WHAT YOU SHOULD DO - Search the data below for "attach"; list each line that holds it.

DATASET SECTION -
____________
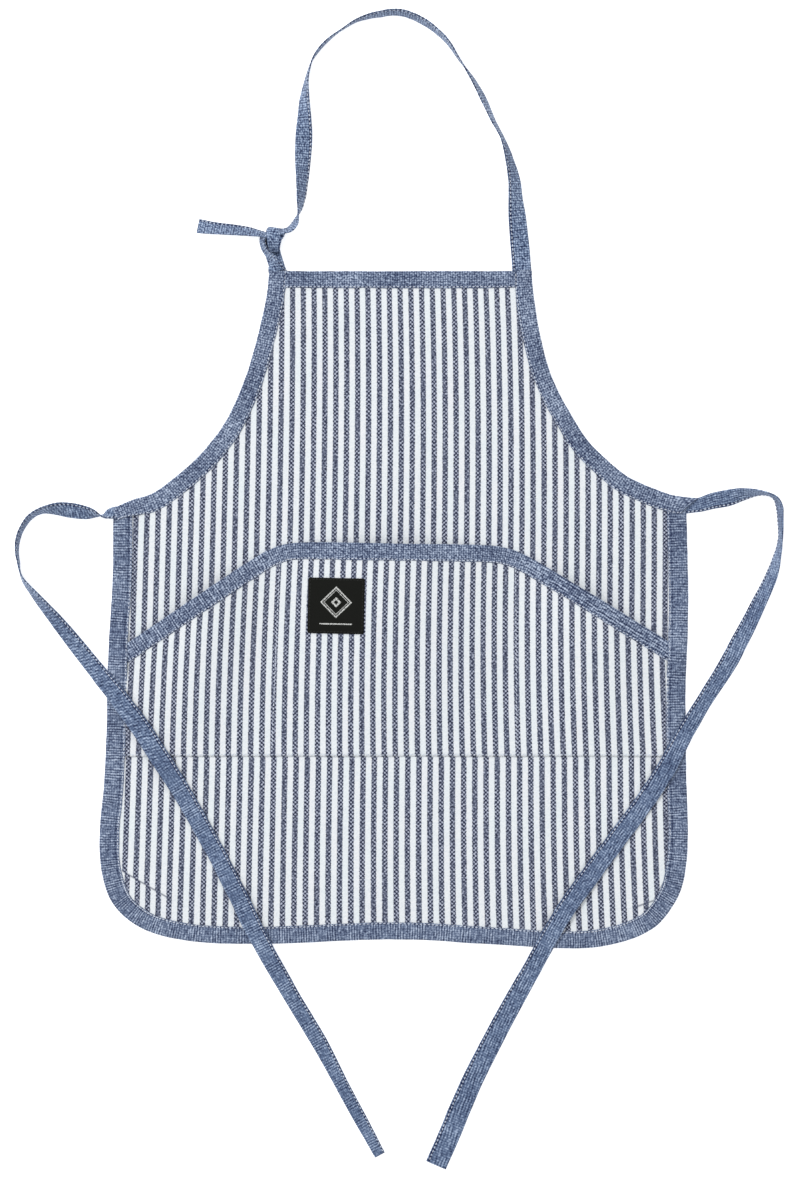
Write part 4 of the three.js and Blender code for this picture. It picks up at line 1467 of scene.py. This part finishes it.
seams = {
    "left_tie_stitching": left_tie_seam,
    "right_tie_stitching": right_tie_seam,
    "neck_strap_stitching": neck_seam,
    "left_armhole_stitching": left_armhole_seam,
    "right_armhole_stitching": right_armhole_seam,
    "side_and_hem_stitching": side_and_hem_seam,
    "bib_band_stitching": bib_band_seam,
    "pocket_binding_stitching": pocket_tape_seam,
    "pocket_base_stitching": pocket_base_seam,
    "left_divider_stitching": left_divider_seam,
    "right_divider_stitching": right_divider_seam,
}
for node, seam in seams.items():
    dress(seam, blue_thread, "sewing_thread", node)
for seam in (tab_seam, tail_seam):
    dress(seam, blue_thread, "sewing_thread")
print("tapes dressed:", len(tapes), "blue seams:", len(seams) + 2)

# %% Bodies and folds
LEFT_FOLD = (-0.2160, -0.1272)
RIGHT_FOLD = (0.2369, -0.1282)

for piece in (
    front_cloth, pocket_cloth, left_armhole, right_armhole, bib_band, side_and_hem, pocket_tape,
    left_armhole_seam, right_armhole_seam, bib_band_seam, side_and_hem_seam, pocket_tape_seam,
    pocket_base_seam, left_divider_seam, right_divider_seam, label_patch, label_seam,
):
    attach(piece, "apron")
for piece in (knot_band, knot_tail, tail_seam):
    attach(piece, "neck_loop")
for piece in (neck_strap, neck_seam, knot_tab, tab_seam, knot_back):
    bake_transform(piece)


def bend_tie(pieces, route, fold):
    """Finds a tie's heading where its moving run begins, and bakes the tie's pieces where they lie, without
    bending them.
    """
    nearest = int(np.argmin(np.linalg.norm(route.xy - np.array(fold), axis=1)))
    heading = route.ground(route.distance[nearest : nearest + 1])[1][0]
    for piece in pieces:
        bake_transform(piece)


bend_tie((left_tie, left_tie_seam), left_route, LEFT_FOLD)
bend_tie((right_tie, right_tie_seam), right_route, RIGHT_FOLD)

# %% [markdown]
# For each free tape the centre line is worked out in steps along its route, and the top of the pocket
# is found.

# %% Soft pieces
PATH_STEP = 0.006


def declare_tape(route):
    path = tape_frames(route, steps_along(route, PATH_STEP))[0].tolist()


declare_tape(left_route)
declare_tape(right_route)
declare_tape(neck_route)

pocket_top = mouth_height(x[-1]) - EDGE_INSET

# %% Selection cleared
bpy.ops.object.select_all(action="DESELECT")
____________
EXERCISE ANSWER -
    attach(piece, "apron")
    attach(piece, "neck_loop")